##### Provided data #####

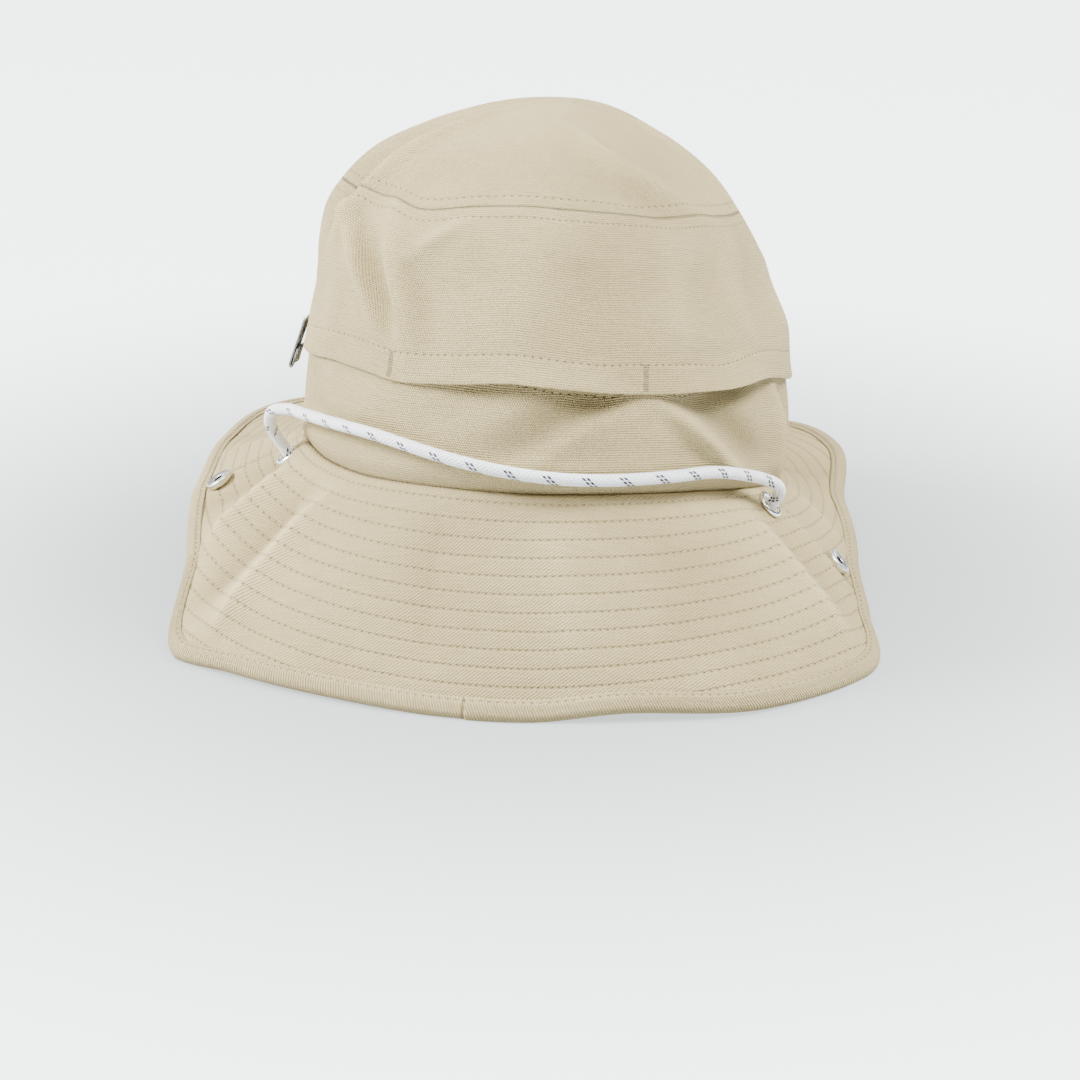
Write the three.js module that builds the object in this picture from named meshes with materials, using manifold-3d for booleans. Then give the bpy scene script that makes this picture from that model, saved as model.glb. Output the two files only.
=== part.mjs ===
// A cloth safari hat with a stitched brim that is long over the neck, and a chin cord.
// Millimetres and degrees, +Z up. The hat stands on z = 0 with its front toward -Y.
// Azimuths go round the hat from its back, 0, over its left side, +90 (+X).
import * as THREE from 'three';
import { mergeVertices } from 'three/addons/utils/BufferGeometryUtils.js';
import Module from 'manifold-3d';

const wasm = await Module();
wasm.setup();

// The head opening and the crown
const headHalfWidth = 86;
const headHalfLength = 98;
const crownHeight = 127.3;
const shoulderShare = 0.47;
const crownCloth = 1.6;
const flapOverlap = 11;
const flapFade = 26;
const seamGap = 0.3;

// How the hat stands: its crown seam's middle above the table, how far it leans,
// and the middle of its outline on the table, where its frame's origin goes
const seamLift = 47;
const leanForward = 10.5;
const leanRight = 4;
const middle = new THREE.Vector3(1.6, -9.1, 0);

// The brim and the tape that binds its edge
const brimWidth = 77;
const brimCloth = 2.4;
const bindingWidth = 7.2;
const bindingCloth = 0.9;
const bindingPress = 0.5;

// The fittings
const cordDiameter = 4.2;
const eyeletOuter = 10.7;
const eyeletWall = 0.75;
const eyeletFromSeam = 7.6;
const eyeletClearance = 1.1;
const fittingSeat = 0.5;
const studDiameter = 10;
const studHeight = 2.6;
const studPost = 3.2;
const studFromSeam = 0.494 * brimWidth;
const backPlate = 0.8;
const labelWidth = 20;
const labelDrop = 17.5;
const labelTape = 0.7;
const labelAzimuth = 84;
const stopperLength = 20;
const stopperWidth = 13;
const stopperHeight = 8;
const stopperPlace = new THREE.Vector3(0, -50, stopperHeight / 2);

// How finely the cloth is divided
const columns = 60;
const roundSides = 20;
const cordSides = 8;
const cordSteps = 78;

// The crown's half sizes at each height, as shares of the height and of the head's half sizes
const crownRows = [
  { height: 0.00, left: 1.00, right: 1.00, back: 1.00, front: 1.00 },
  { height: 0.15, left: 1.01, right: 1.01, back: 1.01, front: 1.01 },
  { height: 0.31, left: 1.00, right: 0.97, back: 0.99, front: 0.99 },
  { height: 0.42, left: 0.99, right: 0.935, back: 0.97, front: 0.97 },
  { height: 0.53, left: 1.015, right: 0.86, back: 0.94, front: 0.95 },
  { height: 0.63, left: 1.00, right: 0.81, back: 0.90, front: 0.92 },
  { height: 0.73, left: 0.94, right: 0.72, back: 0.825, front: 0.86 },
  { height: 0.82, left: 0.85, right: 0.615, back: 0.725, front: 0.775 },
  { height: 0.90, left: 0.64, right: 0.455, back: 0.57, front: 0.63 },
  { height: 0.955, left: 0.42, right: 0.28, back: 0.39, front: 0.45 },
  { height: 1.00, left: 0.00, right: 0.00, back: 0.00, front: 0.00 },
];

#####

- **Task objective**
Reprint the data above from the opening line to the line holding "const cordSteps = 78;", inclusive, and nothing else.

- **Exercise result**
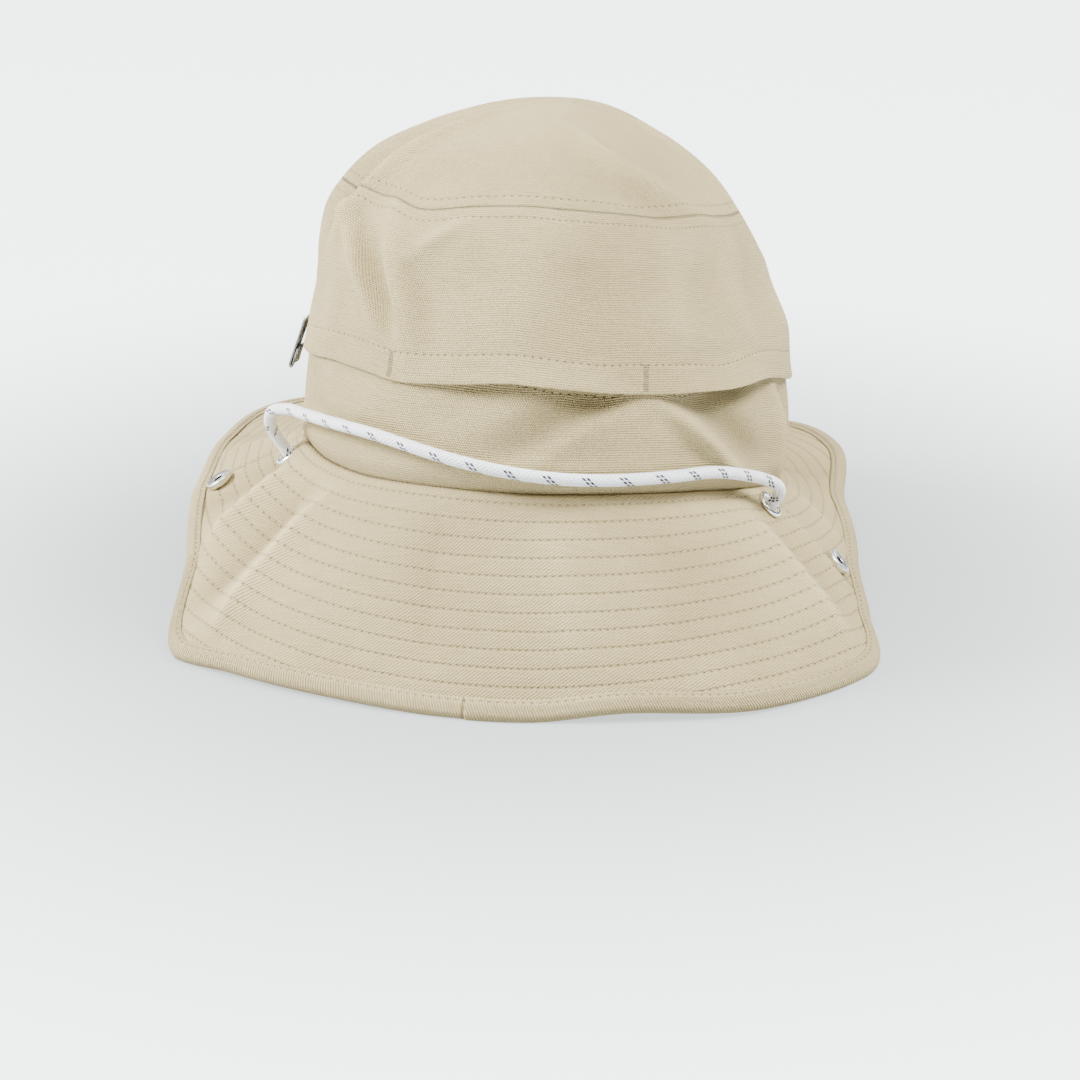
Write the three.js module that builds the object in this picture from named meshes with materials, using manifold-3d for booleans. Then give the bpy scene script that makes this picture from that model, saved as model.glb. Output the two files only.
=== part.mjs ===
// A cloth safari hat with a stitched brim that is long over the neck, and a chin cord.
// Millimetres and degrees, +Z up. The hat stands on z = 0 with its front toward -Y.
// Azimuths go round the hat from its back, 0, over its left side, +90 (+X).
import * as THREE from 'three';
import { mergeVertices } from 'three/addons/utils/BufferGeometryUtils.js';
import Module from 'manifold-3d';

const wasm = await Module();
wasm.setup();

// The head opening and the crown
const headHalfWidth = 86;
const headHalfLength = 98;
const crownHeight = 127.3;
const shoulderShare = 0.47;
const crownCloth = 1.6;
const flapOverlap = 11;
const flapFade = 26;
const seamGap = 0.3;

// How the hat stands: its crown seam's middle above the table, how far it leans,
// and the middle of its outline on the table, where its frame's origin goes
const seamLift = 47;
const leanForward = 10.5;
const leanRight = 4;
const middle = new THREE.Vector3(1.6, -9.1, 0);

// The brim and the tape that binds its edge
const brimWidth = 77;
const brimCloth = 2.4;
const bindingWidth = 7.2;
const bindingCloth = 0.9;
const bindingPress = 0.5;

// The fittings
const cordDiameter = 4.2;
const eyeletOuter = 10.7;
const eyeletWall = 0.75;
const eyeletFromSeam = 7.6;
const eyeletClearance = 1.1;
const fittingSeat = 0.5;
const studDiameter = 10;
const studHeight = 2.6;
const studPost = 3.2;
const studFromSeam = 0.494 * brimWidth;
const backPlate = 0.8;
const labelWidth = 20;
const labelDrop = 17.5;
const labelTape = 0.7;
const labelAzimuth = 84;
const stopperLength = 20;
const stopperWidth = 13;
const stopperHeight = 8;
const stopperPlace = new THREE.Vector3(0, -50, stopperHeight / 2);

// How finely the cloth is divided
const columns = 60;
const roundSides = 20;
const cordSides = 8;
const cordSteps = 78;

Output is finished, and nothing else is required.